Much later in life, Maimonides would again find himself at the center of fierce controversy. He would marry, father a beloved only son, be appointed personal physician to the ruler of Egypt, write and publish additional works, most notably Guide of the Perplexed. and become one of the most influential figures in the development of Jewish thought.
But today, we are telling the story of Mishneh Torah.
Unlike his other works, Maimonides wrote this book in Hebrew — not biblical Hebrew, but the clearer, more accessible language of the Mishnah. One of his aims was to reach as many Jews as possible, in the most intelligible language available. Over time, however, no complete copy of his original manuscript survived, aside from fragments discovered in the Cairo Genizah.
As a result, differences between versions became a major scholarly concern. Competing copies claimed greater authority, whether they had been reviewed by Maimonides himself or copied from manuscripts he had “approved.” One copy preserved at Oxford even bears a signature on its final page: “collated against my book, I, Moshe bar Maimon.”
The magnificent manuscript now held by the National Library of Israel was likely copied in the first half of the 14th century in Provence. It appears to have been created from the outset as an illuminated manuscript: wherever Maimonides had included illustrations in the original. especially in Laws of the Chosen House, depicting the Temple and its vessels, blank spaces were deliberately left so that an artist could execute the images with maximum precision.

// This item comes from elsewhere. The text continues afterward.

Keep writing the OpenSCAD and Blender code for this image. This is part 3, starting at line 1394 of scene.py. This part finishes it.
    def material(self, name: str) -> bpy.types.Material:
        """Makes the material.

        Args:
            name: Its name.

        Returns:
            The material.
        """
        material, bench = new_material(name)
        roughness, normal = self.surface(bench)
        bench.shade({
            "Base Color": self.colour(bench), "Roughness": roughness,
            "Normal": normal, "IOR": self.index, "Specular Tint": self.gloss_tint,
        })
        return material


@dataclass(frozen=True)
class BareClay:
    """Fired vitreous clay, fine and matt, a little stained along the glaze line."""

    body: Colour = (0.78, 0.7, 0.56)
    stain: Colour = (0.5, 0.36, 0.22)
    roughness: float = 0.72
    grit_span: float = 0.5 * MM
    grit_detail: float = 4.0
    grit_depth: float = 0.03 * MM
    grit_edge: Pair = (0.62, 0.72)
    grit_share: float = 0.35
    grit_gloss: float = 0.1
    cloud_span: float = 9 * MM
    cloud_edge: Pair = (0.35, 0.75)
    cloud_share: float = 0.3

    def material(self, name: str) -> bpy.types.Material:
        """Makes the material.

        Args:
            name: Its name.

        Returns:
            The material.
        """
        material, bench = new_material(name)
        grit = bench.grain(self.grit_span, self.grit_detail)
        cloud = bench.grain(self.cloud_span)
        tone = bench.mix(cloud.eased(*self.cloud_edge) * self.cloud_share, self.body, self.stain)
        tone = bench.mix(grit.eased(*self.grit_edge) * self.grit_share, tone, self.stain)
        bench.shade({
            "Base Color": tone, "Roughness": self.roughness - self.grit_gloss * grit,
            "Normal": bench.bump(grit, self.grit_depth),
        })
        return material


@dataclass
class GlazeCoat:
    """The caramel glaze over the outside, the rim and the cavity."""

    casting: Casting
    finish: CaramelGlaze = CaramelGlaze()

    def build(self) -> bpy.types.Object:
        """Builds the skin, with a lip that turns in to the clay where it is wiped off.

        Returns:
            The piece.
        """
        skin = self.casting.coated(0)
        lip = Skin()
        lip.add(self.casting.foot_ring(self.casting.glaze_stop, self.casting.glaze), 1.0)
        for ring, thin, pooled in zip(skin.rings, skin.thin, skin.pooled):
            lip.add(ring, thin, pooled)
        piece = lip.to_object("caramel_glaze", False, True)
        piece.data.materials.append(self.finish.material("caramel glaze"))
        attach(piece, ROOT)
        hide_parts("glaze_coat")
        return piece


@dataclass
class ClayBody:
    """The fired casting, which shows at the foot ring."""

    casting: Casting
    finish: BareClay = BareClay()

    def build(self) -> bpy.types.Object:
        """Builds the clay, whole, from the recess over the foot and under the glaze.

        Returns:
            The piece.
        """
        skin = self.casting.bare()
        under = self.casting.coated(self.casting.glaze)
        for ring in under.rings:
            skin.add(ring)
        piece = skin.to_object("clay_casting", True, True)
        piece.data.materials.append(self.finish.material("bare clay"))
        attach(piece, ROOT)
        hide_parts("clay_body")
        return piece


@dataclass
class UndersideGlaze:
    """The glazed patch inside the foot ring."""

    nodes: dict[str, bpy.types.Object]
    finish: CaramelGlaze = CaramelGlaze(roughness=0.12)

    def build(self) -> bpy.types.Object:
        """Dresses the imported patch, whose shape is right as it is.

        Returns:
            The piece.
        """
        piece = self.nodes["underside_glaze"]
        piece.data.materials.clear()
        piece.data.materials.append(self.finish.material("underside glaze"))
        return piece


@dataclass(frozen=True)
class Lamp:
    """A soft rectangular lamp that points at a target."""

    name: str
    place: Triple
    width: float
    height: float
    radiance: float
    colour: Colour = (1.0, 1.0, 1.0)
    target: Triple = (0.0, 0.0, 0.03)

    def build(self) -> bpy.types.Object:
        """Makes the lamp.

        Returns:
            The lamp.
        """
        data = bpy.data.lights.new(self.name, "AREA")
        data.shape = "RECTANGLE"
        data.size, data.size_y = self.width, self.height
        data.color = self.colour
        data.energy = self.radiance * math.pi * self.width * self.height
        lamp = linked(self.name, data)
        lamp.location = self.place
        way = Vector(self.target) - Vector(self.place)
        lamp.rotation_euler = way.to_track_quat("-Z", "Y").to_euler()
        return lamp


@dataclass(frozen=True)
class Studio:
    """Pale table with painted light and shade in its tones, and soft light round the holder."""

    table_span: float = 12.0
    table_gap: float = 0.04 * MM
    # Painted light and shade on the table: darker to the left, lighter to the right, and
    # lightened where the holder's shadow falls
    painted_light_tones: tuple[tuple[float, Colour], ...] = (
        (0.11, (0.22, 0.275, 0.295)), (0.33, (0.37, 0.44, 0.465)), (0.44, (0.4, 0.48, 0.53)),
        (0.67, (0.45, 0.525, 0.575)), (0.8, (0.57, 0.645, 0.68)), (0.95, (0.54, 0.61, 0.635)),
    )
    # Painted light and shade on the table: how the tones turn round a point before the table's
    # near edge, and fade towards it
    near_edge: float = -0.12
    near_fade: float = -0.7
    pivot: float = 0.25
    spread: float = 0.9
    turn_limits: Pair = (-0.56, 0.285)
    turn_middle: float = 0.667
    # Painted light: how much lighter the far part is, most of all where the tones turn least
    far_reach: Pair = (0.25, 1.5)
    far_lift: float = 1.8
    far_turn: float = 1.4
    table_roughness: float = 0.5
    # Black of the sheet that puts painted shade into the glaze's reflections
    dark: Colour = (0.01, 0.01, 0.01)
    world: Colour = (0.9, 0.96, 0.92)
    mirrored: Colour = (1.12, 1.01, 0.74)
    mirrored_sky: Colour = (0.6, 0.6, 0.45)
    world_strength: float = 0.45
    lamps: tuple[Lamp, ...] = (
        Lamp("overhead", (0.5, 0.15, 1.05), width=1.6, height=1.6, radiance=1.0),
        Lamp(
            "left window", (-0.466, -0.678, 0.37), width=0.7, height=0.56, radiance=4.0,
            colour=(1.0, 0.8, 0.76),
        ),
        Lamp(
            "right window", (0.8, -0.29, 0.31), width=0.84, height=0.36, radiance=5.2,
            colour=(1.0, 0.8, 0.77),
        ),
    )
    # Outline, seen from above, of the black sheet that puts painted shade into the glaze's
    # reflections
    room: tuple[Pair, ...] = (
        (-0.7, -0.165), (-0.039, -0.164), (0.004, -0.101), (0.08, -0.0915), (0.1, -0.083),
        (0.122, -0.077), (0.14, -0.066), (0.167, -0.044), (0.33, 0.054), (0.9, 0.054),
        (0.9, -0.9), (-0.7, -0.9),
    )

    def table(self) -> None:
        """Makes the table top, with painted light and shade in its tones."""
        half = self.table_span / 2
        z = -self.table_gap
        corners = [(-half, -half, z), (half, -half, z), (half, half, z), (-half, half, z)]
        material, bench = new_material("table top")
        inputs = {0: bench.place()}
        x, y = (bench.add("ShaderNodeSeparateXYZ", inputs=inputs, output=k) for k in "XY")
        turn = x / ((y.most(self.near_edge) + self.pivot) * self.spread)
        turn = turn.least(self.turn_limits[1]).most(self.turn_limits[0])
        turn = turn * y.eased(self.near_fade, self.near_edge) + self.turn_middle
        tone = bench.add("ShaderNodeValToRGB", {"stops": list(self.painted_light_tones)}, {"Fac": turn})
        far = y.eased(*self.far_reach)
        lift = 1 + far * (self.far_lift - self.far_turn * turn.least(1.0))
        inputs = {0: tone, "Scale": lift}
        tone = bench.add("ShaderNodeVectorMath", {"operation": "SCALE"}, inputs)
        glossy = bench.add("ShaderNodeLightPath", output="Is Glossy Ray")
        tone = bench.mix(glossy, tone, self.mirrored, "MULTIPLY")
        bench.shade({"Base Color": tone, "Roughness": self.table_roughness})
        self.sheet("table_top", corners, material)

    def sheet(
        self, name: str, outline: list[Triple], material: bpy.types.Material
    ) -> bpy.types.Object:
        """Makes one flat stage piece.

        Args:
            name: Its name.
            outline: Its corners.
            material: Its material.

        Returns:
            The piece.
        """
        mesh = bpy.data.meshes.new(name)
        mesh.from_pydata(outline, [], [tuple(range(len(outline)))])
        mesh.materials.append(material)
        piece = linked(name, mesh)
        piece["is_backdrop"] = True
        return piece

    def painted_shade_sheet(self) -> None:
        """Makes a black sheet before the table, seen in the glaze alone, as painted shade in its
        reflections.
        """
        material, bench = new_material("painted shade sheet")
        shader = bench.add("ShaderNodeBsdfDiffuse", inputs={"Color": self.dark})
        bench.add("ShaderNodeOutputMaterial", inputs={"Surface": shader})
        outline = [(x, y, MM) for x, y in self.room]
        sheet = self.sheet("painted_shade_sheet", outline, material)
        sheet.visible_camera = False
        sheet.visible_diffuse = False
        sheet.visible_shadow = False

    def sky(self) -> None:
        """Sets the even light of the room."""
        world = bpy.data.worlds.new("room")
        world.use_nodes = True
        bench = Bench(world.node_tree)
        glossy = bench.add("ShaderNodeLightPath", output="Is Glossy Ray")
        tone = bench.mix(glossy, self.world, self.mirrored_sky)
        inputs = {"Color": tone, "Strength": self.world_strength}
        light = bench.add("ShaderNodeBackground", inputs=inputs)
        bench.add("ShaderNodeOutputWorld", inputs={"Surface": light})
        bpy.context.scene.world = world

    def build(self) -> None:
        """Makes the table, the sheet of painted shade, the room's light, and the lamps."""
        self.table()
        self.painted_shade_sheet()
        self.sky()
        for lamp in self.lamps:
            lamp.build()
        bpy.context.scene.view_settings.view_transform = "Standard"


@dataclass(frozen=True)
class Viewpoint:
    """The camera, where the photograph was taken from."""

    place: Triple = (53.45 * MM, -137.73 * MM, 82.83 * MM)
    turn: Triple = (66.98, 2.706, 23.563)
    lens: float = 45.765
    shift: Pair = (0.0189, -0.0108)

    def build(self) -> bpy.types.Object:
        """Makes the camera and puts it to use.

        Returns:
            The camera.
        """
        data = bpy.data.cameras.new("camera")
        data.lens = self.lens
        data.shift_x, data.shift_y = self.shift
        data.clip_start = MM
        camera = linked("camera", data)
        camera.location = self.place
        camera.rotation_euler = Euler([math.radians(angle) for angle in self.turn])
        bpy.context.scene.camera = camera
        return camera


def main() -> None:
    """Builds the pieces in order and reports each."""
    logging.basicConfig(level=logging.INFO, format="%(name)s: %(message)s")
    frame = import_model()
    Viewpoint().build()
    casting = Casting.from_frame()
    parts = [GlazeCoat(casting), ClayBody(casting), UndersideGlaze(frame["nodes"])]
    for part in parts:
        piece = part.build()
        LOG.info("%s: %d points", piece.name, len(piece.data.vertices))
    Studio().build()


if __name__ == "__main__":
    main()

The work of illumination seems to have begun at the hands of a Spanish artist, but very early on the manuscript was transferred to Italy. There, the task was entrusted to a Christian illuminator, Matteo di Ser Cambio, whose exquisite craftsmanship, rich in gold and vibrant color, can be seen throughout the opening section of the book. Though he did not understand the language of the text, he was clearly working from detailed instructions regarding what the decorations should include.
Why the project was never completed remains unknown. Only the opening pages of the manuscript, out of more than 400 in total, were illuminated, and the instructional diagrams that were meant to accompany the text were never drawn.

Artistry was followed by censorship. In the 16th century, several passages were erased from the manuscript, and at the bottom of one of the final pages the censor’s signature appears, along with the date of the deletion: 1574.
“Even Jesus the Nazarene, who imagined that he would be the Messiah and was executed by the court,” Maimonides writes in passages that were later censored, “was already foretold by Daniel, as it is said: ‘the children of the violent among thy people shall lift themselves up to establish the vision; but they shall stumble.’ And is there a greater stumbling block than this? For all the prophets spoke of the Messiah as one who would redeem Israel and deliver them, gather their dispersed, and strengthen their observance of the commandments. Yet this [belief] brought about Israel’s destruction by the sword, the scattering and humiliation of its remnant, the distortion of the Torah, and the misleading of much of the world into worshiping a god other than the Lord.”

From Mishneh Torah by Maimonides. Manuscript dated to c. 1350, from the National Library of Israel collection, Ktiv Project.
Despite such interventions, Maimonides’ influence only deepened after his death. He became one of the most consequential figures in Jewish history and thought. His writings are today an integral part of the Jewish canon, and his philosophical and medical works also secured him enduring recognition beyond the Jewish world.
The manuscript itself passed through many hands across Europe, from the library of an Italian marquis to a Jewish family in Frankfurt between the two World Wars, before ultimately reaching safe preservation at the National Library of Israel in Jerusalem. Today it is displayed in the National Library of Israel’s permanent exhibition, where visitors can encounter it in person.